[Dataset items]
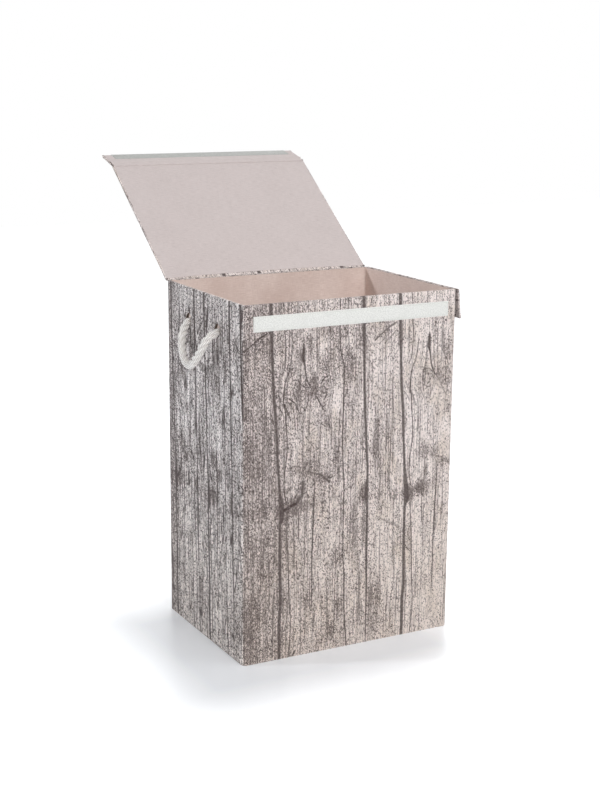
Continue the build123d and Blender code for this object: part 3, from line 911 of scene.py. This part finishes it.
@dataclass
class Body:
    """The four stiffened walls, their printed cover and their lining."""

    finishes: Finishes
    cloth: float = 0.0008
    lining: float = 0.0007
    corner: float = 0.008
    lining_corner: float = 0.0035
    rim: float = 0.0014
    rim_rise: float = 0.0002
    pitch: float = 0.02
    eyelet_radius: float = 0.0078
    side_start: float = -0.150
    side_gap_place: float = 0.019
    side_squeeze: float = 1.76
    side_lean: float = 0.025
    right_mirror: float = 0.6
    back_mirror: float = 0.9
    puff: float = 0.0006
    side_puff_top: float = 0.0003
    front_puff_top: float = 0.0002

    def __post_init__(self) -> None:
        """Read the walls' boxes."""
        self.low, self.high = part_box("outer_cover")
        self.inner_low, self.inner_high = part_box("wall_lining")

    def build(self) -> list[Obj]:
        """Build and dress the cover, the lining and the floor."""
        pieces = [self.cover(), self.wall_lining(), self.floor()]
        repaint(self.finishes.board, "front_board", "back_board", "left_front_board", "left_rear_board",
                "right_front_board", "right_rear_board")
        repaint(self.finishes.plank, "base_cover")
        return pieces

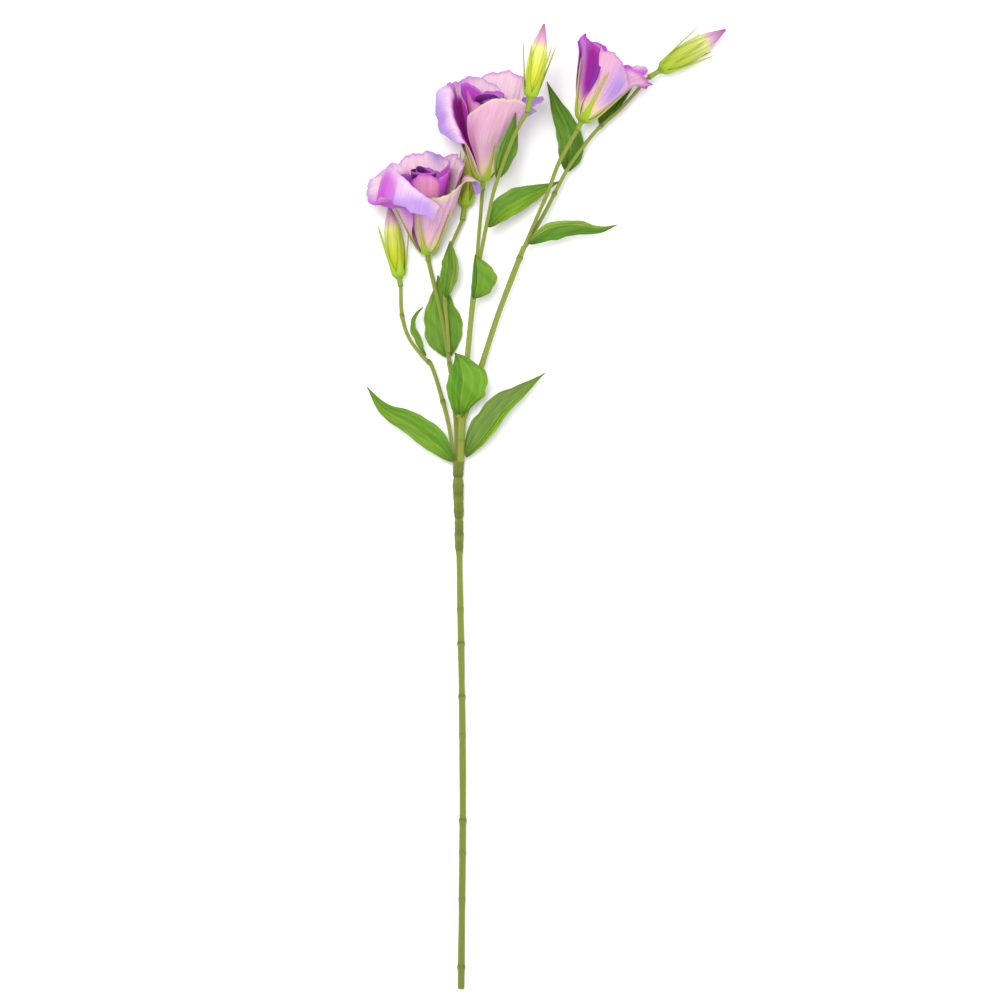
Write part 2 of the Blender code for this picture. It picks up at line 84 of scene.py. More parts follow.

TO DO » Write out every entry word for word.

THE SOLUTION »
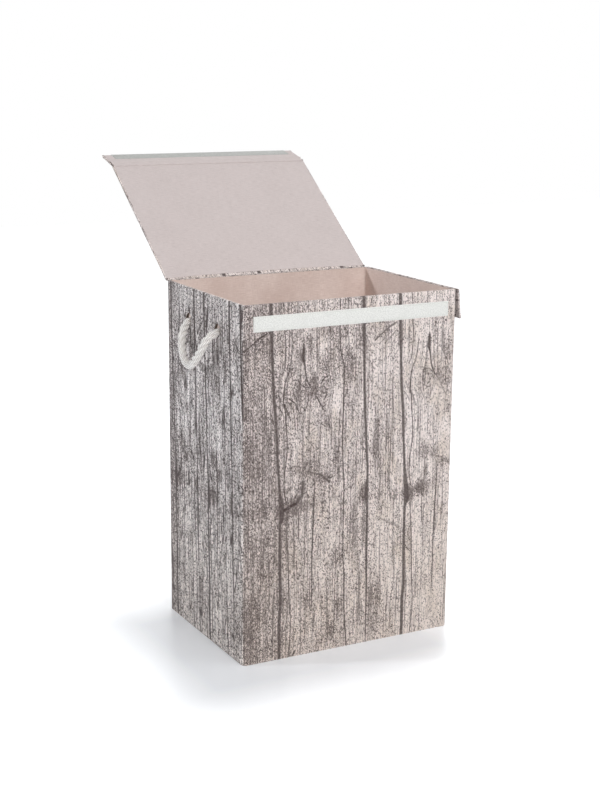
Continue the build123d and Blender code for this object: part 3, from line 911 of scene.py. This part finishes it.
@dataclass
class Body:
    """The four stiffened walls, their printed cover and their lining."""

    finishes: Finishes
    cloth: float = 0.0008
    lining: float = 0.0007
    corner: float = 0.008
    lining_corner: float = 0.0035
    rim: float = 0.0014
    rim_rise: float = 0.0002
    pitch: float = 0.02
    eyelet_radius: float = 0.0078
    side_start: float = -0.150
    side_gap_place: float = 0.019
    side_squeeze: float = 1.76
    side_lean: float = 0.025
    right_mirror: float = 0.6
    back_mirror: float = 0.9
    puff: float = 0.0006
    side_puff_top: float = 0.0003
    front_puff_top: float = 0.0002

    def __post_init__(self) -> None:
        """Read the walls' boxes."""
        self.low, self.high = part_box("outer_cover")
        self.inner_low, self.inner_high = part_box("wall_lining")

    def build(self) -> list[Obj]:
        """Build and dress the cover, the lining and the floor."""
        pieces = [self.cover(), self.wall_lining(), self.floor()]
        repaint(self.finishes.board, "front_board", "back_board", "left_front_board", "left_rear_board",
                "right_front_board", "right_rear_board")
        repaint(self.finishes.plank, "base_cover")
        return pieces

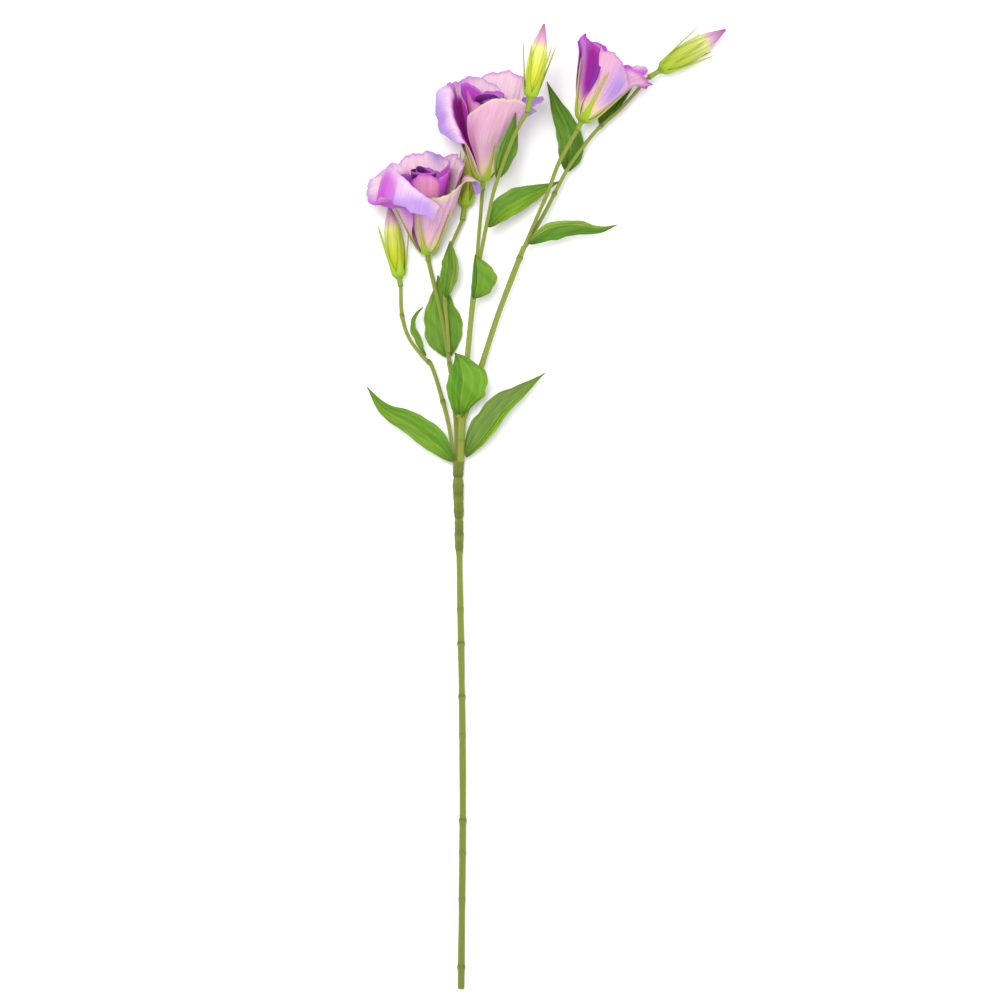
Write part 2 of the Blender code for this picture. It picks up at line 84 of scene.py. More parts follow.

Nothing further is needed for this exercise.